Cusack is the best I’ve ever seen him, and I’m a fan. There has always been something about Cusack. I never thought he was the best actor out there, but there is just something about him that makes me believe him. John Goodman has a small role near the end, and he forces me to a new level of respect for him as an actor, and in his case I was largely indifferent up to this point.
The movie is extremely well put together. Given to us by director John Badham (Saturday Night Fever, WarGames, American Flyers), and looking over his entire repertoire, this is easily the feather in his cap to my mind. From the use of the camera in several scenes, to the visually stunning scenes in the wilderness (and use of these scenes to dramatic effect), to the installation in the viewer of a feeling of being immersed in the period which is almost unprecedented (at least in an Old West period).
What we have here is an incredibly engaging story of (or at least one view of) what it really means to be a man (alright person, but really man).
Sure, you say this, but when it comes down to it, what do you do? Some people are of the opinion that you do the right thing, no matter what it takes. We’ve heard that all before, but let’s be honest, we’ve heard everything before, and you’ve never heard it in quite this way.
Really more a trip through Myrl Redding’s mind, and his own analyzation of himself, than anything else, the events that make up the plot never come near being stale because the plot is almost cursory to the real story.
And, while you couldn’t call it a surprise ending exactly, you probably won’t expect it to end the way it does.

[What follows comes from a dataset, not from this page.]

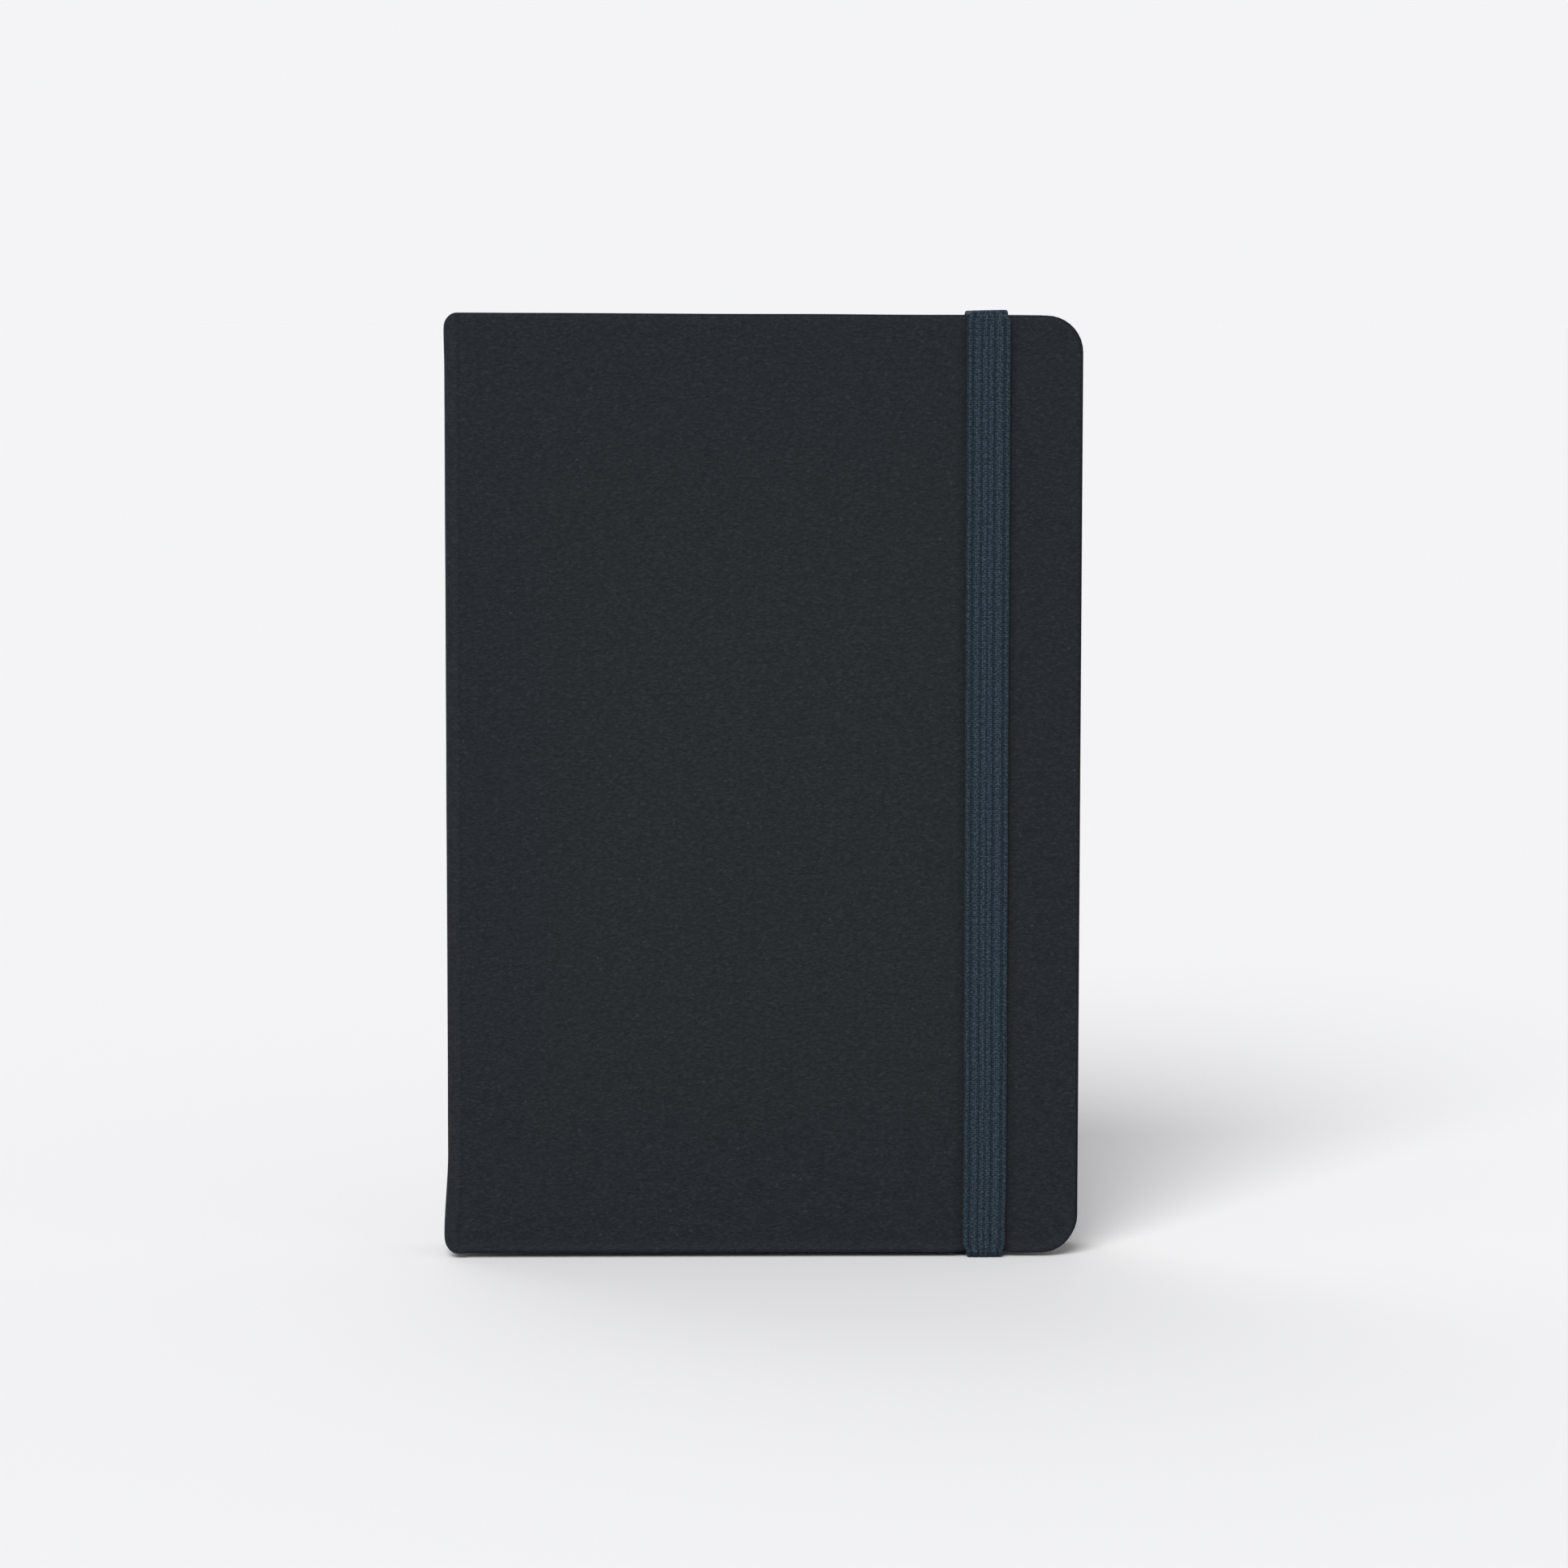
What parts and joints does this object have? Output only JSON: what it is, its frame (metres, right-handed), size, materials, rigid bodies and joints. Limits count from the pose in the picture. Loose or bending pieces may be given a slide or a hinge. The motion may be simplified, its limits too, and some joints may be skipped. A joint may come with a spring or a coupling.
{
  "type": "pocket notebook",
  "caption": "Hardcover pocket notebook with a sewn page block, rounded fore-edge corners and a vertical elastic closure band.",
  "frame": {"origin": "middle of the footprint, at the level of the surface the notebook stands on", "axes": "+Z from tail to head, -Y out of the front cover, +X from spine to fore-edge"},
  "size_m": [0.095, 0.0158, 0.1428],
  "materials": {
    "covering": "fine-grained dark charcoal leatherette, satin",
    "elastic": "ribbed woven elastic, slate blue",
    "greyboard": "uncoated",
    "endpaper": "uncoated, cream",
    "pages": "uncoated, ivory",
    "lining": "kraft",
    "mull": "open-weave gauze",
    "thread": "waxed thread",
    "end_band": "woven bead"
  },
  "bodies": {
    "spine": {"spine_wrap": "covering", "spine_board": "greyboard", "spine_lining": "lining", "mull": "mull", "sewing_thread": "thread", "headband": "end_band", "tailband": "end_band"},
    "front_cover": {"front_cover_wrap": "covering", "front_board": "greyboard", "front_pastedown": "endpaper"},
    "back_cover": {"back_cover_wrap": "covering", "back_board": "greyboard", "back_pastedown": "endpaper", "elastic_anchor_head": "elastic", "elastic_anchor_tail": "elastic"},
    "elastic_band": {"elastic_front": "elastic", "elastic_head": "elastic", "elastic_tail": "elastic"},
    "leaves_01": {"section_01": "pages"},
    "leaves_02": {"section_02": "pages"},
    "leaves_03": {"section_03": "pages"},
    "leaves_04": {"section_04": "pages"},
    "leaves_05": {"section_05": "pages"},
    "leaves_06": {"section_06": "pages"},
    "leaves_07": {"section_07": "pages"},
    "leaves_08": {"section_08": "pages"},
    "leaves_09": {"section_09": "pages"},
    "leaves_10": {"section_10": "pages"},
    "leaves_11": {"section_11": "pages"},
    "leaves_12": {"section_12": "pages"},
    "flyleaf_front": {"front_flyleaf": "endpaper"},
    "flyleaf_back": {"back_flyleaf": "endpaper"}
  },
  "joints": [
    {"name": "front_cover_open", "type": "hinge", "parent": "spine", "child": "front_cover", "pos_m": [-0.04415, -0.0058, 0.07138], "axis": [0, 0, -1], "range_deg": [0, 90]},
    {"name": "back_cover_open", "type": "hinge", "parent": "spine", "child": "back_cover", "pos_m": [-0.04415, 0.0058, 0.07138], "axis": [0, 0, 1], "range_deg": [0, 90]},
    {"name": "elastic_release", "type": "hinge", "parent": "back_cover", "child": "elastic_band", "pos_m": [0.0334, 0.00748, 0.07138], "axis": [0, 0, 1], "range_deg": [0, 180], "deforming": ["elastic_front", "elastic_head", "elastic_tail"]},
    {"name": "leaves_01_turn", "type": "hinge", "parent": "spine", "child": "leaves_01", "pos_m": [-0.0435, -0.00385, 0.07138], "axis": [0, 0, -1], "range_deg": [0, 55]},
    {"name": "leaves_02_turn", "type": "hinge", "parent": "spine", "child": "leaves_02", "pos_m": [-0.0435, -0.00315, 0.07138], "axis": [0, 0, -1], "range_deg": [0, 45]},
    {"name": "leaves_03_turn", "type": "hinge", "parent": "spine", "child": "leaves_03", "pos_m": [-0.0435, -0.00245, 0.07138], "axis": [0, 0, -1], "range_deg": [0, 35]},
    {"name": "leaves_04_turn", "type": "hinge", "parent": "spine", "child": "leaves_04", "pos_m": [-0.0435, -0.00175, 0.07138], "axis": [0, 0, -1], "range_deg": [0, 25]},
    {"name": "leaves_05_turn", "type": "hinge", "parent": "spine", "child": "leaves_05", "pos_m": [-0.0435, -0.00105, 0.07138], "axis": [0, 0, -1], "range_deg": [0, 15]},
    {"name": "leaves_06_turn", "type": "hinge", "parent": "spine", "child": "leaves_06", "pos_m": [-0.0435, -0.00035, 0.07138], "axis": [0, 0, -1], "range_deg": [0, 5]},
    {"name": "leaves_07_turn", "type": "hinge", "parent": "spine", "child": "leaves_07", "pos_m": [-0.0435, 0.00035, 0.07138], "axis": [0, 0, 1], "range_deg": [0, 5]},
    {"name": "leaves_08_turn", "type": "hinge", "parent": "spine", "child": "leaves_08", "pos_m": [-0.0435, 0.00105, 0.07138], "axis": [0, 0, 1], "range_deg": [0, 15]},
    {"name": "leaves_09_turn", "type": "hinge", "parent": "spine", "child": "leaves_09", "pos_m": [-0.0435, 0.00175, 0.07138], "axis": [0, 0, 1], "range_deg": [0, 25]},
    {"name": "leaves_10_turn", "type": "hinge", "parent": "spine", "child": "leaves_10", "pos_m": [-0.0435, 0.00245, 0.07138], "axis": [0, 0, 1], "range_deg": [0, 35]},
    {"name": "leaves_11_turn", "type": "hinge", "parent": "spine", "child": "leaves_11", "pos_m": [-0.0435, 0.00315, 0.07138], "axis": [0, 0, 1], "range_deg": [0, 45]},
    {"name": "leaves_12_turn", "type": "hinge", "parent": "spine", "child": "leaves_12", "pos_m": [-0.0435, 0.00385, 0.07138], "axis": [0, 0, 1], "range_deg": [0, 55]},
    {"name": "flyleaf_front_turn", "type": "hinge", "parent": "leaves_01", "child": "flyleaf_front", "pos_m": [-0.0405, -0.00435, 0.07138], "axis": [0, 0, -1], "range_deg": [0, 28]},
    {"name": "flyleaf_back_turn", "type": "hinge", "parent": "leaves_12", "child": "flyleaf_back", "pos_m": [-0.0405, 0.00435, 0.07138], "axis": [0, 0, 1], "range_deg": [0, 28]}
  ],
  "couplings": [
    {"joint": "back_cover_open", "follows": "front_cover_open", "ratio": 1},
    {"joint": "elastic_release", "follows": "front_cover_open", "ratio": 2},
    {"joint": "leaves_01_turn", "follows": "front_cover_open", "ratio": 0.61111},
    {"joint": "leaves_02_turn", "follows": "front_cover_open", "ratio": 0.5},
    {"joint": "leaves_03_turn", "follows": "front_cover_open", "ratio": 0.38889},
    {"joint": "leaves_04_turn", "follows": "front_cover_open", "ratio": 0.27778},
    {"joint": "leaves_05_turn", "follows": "front_cover_open", "ratio": 0.16667},
    {"joint": "leaves_06_turn", "follows": "front_cover_open", "ratio": 0.055555},
    {"joint": "leaves_07_turn", "follows": "front_cover_open", "ratio": 0.055555},
    {"joint": "leaves_08_turn", "follows": "front_cover_open", "ratio": 0.16667},
    {"joint": "leaves_09_turn", "follows": "front_cover_open", "ratio": 0.27778},
    {"joint": "leaves_10_turn", "follows": "front_cover_open", "ratio": 0.38889},
    {"joint": "leaves_11_turn", "follows": "front_cover_open", "ratio": 0.5},
    {"joint": "leaves_12_turn", "follows": "front_cover_open", "ratio": 0.61111},
    {"joint": "flyleaf_front_turn", "follows": "front_cover_open", "ratio": 0.31111},
    {"joint": "flyleaf_back_turn", "follows": "front_cover_open", "ratio": 0.31111}
  ]
}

When we get everything mixed together, we have a very emotional, thought provoking encounter that is so far beyond the normal fare it is hard to explain. I hadn’t run across much worthwhile coming from the ‘made for cable’ pile until this, and I shudder to think what this movie might have been if it were given to us in theaters. I’m quite certain it would have become some summer shlock, and what we’d have ended up with would have been remarkably similar to what first entered your mind when reading the summary.
The story was written by Dick Cusack, but it isn’t as impressive as it sounds as it is based on the story 'Michael Kohlhaas' by Heinrick Von Kleist. I haven’t read the story personally, but I am led to understand that the movie is, you might say, very based on the story.